When Amy asked me to preview her upcoming book, it felt like a real privilege, as if being given permission to peek inside her private diary. Knowing that she was offering it to me in its pre-published final draft was both exciting and daunting.
Exciting, because I wasn’t sure what I would find among the two hundred or so pages on a topic so close to my heart: and daunting because of the responsibility to my friend. What would happen if I didn’t like it?
I set to work on reading through Amy’s book from the viewpoint as an editor and proof reader, keeping an eye out (using my CCTV and screen reader), only to find myself as the reader being so drawn into her story more and more, I couldn’t put it down!
I wrote this review on Amazon:
In Mobility Matters, Amy Bovaird steps out in great faith to embrace her life as she moves between the two worlds of being sighted to being partially blind. Confronted by the need to accept long white-cane training to maintain her sense of independence, she meets a highly encouraging trainer, a totally blind man, who naturally challenges Amy at every turn.

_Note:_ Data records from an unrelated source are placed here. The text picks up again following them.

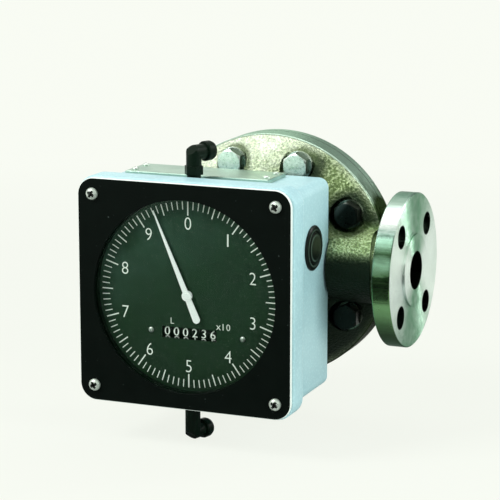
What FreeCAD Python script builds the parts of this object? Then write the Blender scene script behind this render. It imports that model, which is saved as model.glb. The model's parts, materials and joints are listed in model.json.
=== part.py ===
import FreeCAD, Part
import math
import os

# Positive displacement flow meter with two lobed rotors and a mechanical register.
# Origin: centre of the inlet flange's raised face. X runs along the pipe to the outlet,
# Y runs back from the dial, Z is up. Millimetres.

V = FreeCAD.Vector
X_AXIS = V(1, 0, 0)
Y_AXIS = V(0, 1, 0)
Z_AXIS = V(0, 0, 1)

# Pipe connections, 1 inch class 150
BODY_TO_FACE = 24.0
FLANGE_R = 54.0
FLANGE_THICK = 12.7
RAISED_FACE_INSET = 28.6
RAISED_FACE_HEIGHT = 1.6
FLANGE_HOLE_INSET = 14.3
FLANGE_HOLES = 4
FLANGE_HOLE_R = 7.95
PORT_R = 12.5
PORT_MOUTH_R = 13.3
PORT_MOUTH_LENGTH = 15.0
NECK_INSET = 28.0
NECK_FILLET = 4.0

# Meter casting and its rear cover
BODY_R = 88.0
RIM_FRONT_Y = 8.5
PARTING_Y = 24.5
DOME_MID_INSET = 18.0
DOME_MID_Y = -6.0
SEAT_INSET = 38.0
SEAT_Y = -15.0
SEAT_MARGIN = 1.5
RIM_CHAMFER = 1.5
COVER_THICK = 9.0
COVER_PAD_INSET = 36.0
COVER_PAD_HEIGHT = 2.0
BOLT_CIRCLE_INSET = 15.2
BOLT_ANGLES = (30.0, 70.0, 110.0, 150.0, 210.0, 250.0, 290.0, 330.0)
BOLT_R = 5.0
BOLT_HEAD_FLATS = 17.0
BOLT_HEAD_HEIGHT = 7.5
BOLT_HOLE_CLEARANCE = 0.5
SPOT_FACE_Y = 1.0
SPOT_FACE_R = 12.0
SPRING_WASHER_R = 10.0
SPRING_WASHER_THICK = 2.8
SPRING_WASHER_GAP = 1.6
SEAL_TO_BOLTS = 11.3
SEAL_SECTION_R = 1.2

# Measuring chamber: cycloidal rotors of two lobes
CHAMBER_TO_PLATE = 6.0
LOBE_CLEARANCE = 0.15
CHAMBER_CLEARANCE = 0.15
CHAMBER_FRONT_Y = -3.0
CHAMBER_DEPTH = 19.65
ROTOR_END_CLEARANCE = 0.15
FRONT_PLATE_THICK = 4.0
REAR_PLATE_THICK = 4.5
PLATE_TO_SEAL = 5.5
PLATE_CLEARANCE = 0.1
ROTOR_SHAFT_R = 5.0
RUNNING_CLEARANCE = 0.05
BUSH_R = 7.5
TIMING_TEETH = 32
TIMING_WIDTH = 5.0
TIMING_GAP = 0.45
GEAR_RECESS_INSET = 10.0
GEAR_RECESS_CLEARANCE = 1.6
THROAT_HALF_WIDTH = 9.0
DRIVE_MAGNET_SHARE = 0.35
DRIVE_MAGNET_THICK = 3.6
MAGNET_POCKET_DEPTH = 5.0
MAGNET_GAP = 0.7
PLATE_SCREW_R = 2.0
PLATE_SCREW_INSET = 6.0
PLATE_SCREW_HEAD_HEIGHT = 2.2
PLATE_SCREW_SOCKET = 1.4
PLATE_SCREW_DEPTH = 8.0
PLATE_SCREW_TIP_GAP = 1.0

# Register housing: square box with a deeper front cover
REGISTER_DROP_SHARE = 0.265
FRONT_Y = -98.0
CASE_STEP = 5.3
CASE_CORNER_R = 7.0
CASE_WALL = 3.0
CASE_BACK_WALL = 3.5
COVER_LIP = 1.1
COVER_CORNER_R = 13.0
COVER_EDGE_R = 1.6
COVER_DEPTH = 16.9
BEZEL_INSET = 9.8
BEZEL_CORNER_R = 12.0
BEZEL_THICK = 2.5
BEZEL_EDGE = 0.4
BEZEL_GASKET_THICK = 0.6
CASE_GASKET_THICK = 0.8
WINDOW_MARGIN = 11.2
GLASS_LAP = 4.0
GLASS_THICK = 2.5
SEAT_CLEARANCE = 0.3
DIAL_SETBACK = 9.0
DIAL_THICK = 1.0
DIAL_SCREW_LEFT = 28.0
DIAL_SCREW_LEFT_DROP = 26.4
DIAL_SCREW_RIGHT = 40.0
DIAL_SCREW_RIGHT_DROP = 27.0
DIAL_SCREW_HEAD_R = 1.9
DIAL_SCREW_HEAD_HEIGHT = 1.1
SCREW_INSET = 11.0
SCREW_R = 2.0
SCREW_HEAD_R = 4.2
SCREW_HEAD_HEIGHT = 2.9
SCREW_BOSS_R = 5.6
SCREW_LENGTH = 34.0
SCREW_BOSS_TAIL = 6.0
SCREW_TIP_GAP = 2.0
SCREW_PASS_CLEARANCE = 0.3
CASE_SCREW_INSET = 11.0
CASE_SCREW_HEAD_R = 3.6
CASE_SCREW_HEAD_HEIGHT = 2.4
CASE_SCREW_DEPTH = 6.0
CASE_SCREW_TIP_GAP = 0.5

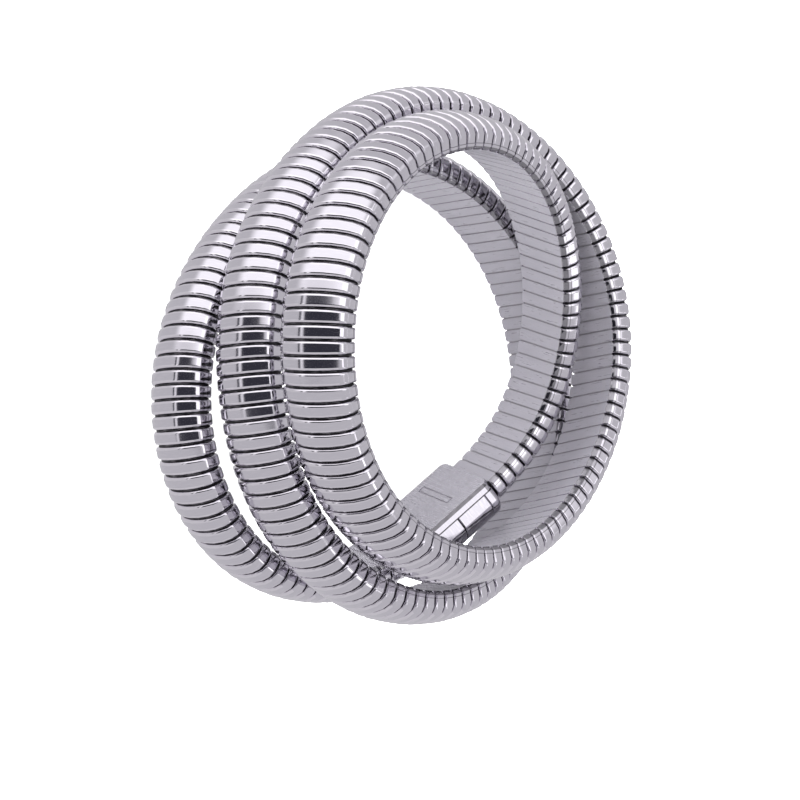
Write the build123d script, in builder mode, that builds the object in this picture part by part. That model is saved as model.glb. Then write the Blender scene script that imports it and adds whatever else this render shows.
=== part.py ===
from build123d import *
from math import cos, floor, pi, radians, sin
import os

os.makedirs("parts", exist_ok=True)

# A ribbed D-section metal band, wound three times round the wrist and closed by one
# rigid clasp. It lies on its side: Z is the wrist's axis, the floor is Z = 0, and the
# band's flat inner face looks at the axis.

# Band, mm
band_width = 10.0
band_thickness = 4.45
wall_height = 2.0
flat_bevel = 0.55
rib_count = 297
groove_width = 0.46
groove_depth = 0.36

# Coil, mm. The shifts bring the middle of its box over the origin, and floor_lift its
# lowest rib onto the floor.
coil_radius = 25.0
turn_gap = 0.25
neutral_height = 0.3 * band_thickness
coil_shift_x = 0.52
coil_shift_y = 0.15
floor_lift = -0.02

# Clasp, mm. Its heights are measured from the band's flat face, outwards.
clasp_half_length = 6.4
clasp_front = 5.9
clasp_rear = 6.7
clasp_lean = 0.8
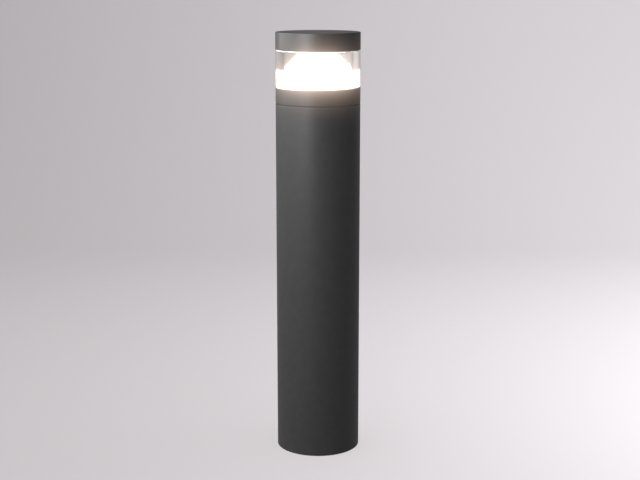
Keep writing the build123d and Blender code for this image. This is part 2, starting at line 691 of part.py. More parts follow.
# ---------------------------------------------------------------- connector
pin_circle = 4.0
pin_azimuths = (90, 210, 330)
socket_cavity_radius = connector_radius - 2.2
nose_radius = socket_cavity_radius - 0.4
cavity_depth = nose_length + 1.0
head_lead_diameter = 4.5
socket_centre = Vector(0, connector_y, 0)
with BuildPart() as socket_housing:
    with Locations((0, connector_y, socket_bottom)):
        Cylinder(connector_radius, socket_top - socket_bottom,
                 align=(Align.CENTER, Align.CENTER, Align.MIN))
    fillet(socket_housing.edges().group_by(Axis.Z)[0], 2.0)
    with Locations((0, connector_y, tray_top)):
        Cylinder(connector_radius + 2.5, 2.0, align=(Align.CENTER, Align.CENTER, Align.MIN))
    with Locations((0, connector_y, socket_top)):
        Hole(socket_cavity_radius, depth=cavity_depth)
    with Locations((0, connector_y, socket_bottom)):
        Cylinder(head_lead_diameter / 2, 12.0, mode=Mode.SUBTRACT)
    with Locations(*[socket_centre + polar(pin_circle, a, socket_top - cavity_depth) for a in pin_azimuths]):
        Cylinder(1.0, 10.0, mode=Mode.SUBTRACT)
write(socket_housing.part, "socket_housing")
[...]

She is determined to learn what it means to be blind and ‘to get it right’, always aiming for a 20/20 attitude!
Amy faces every obstacle with inspiring honesty, upbeat focus and a gorgeous sense of cheeky wit. Her story is a wonderful testament of how we can all rise above the difficulties when we choose to see the blessings life brings – especially when our mobility matters…
In celebration of International White Cane Day on October 15th 2014, why not pop over to Amazon and get a copy of Amy’s beautiful memoir?
Kindle $3.95 Paperback $15.26
Although Amy suffers from a dual disability—progressive vision and hearing loss—she continues to enjoy running, hiking and traveling. She also volunteers with local and national animal rescue organizations. Amy blogs about the challenges she faces as she loses more vision. But more importantly, she shares the lessons God reveals to her through her difficulties.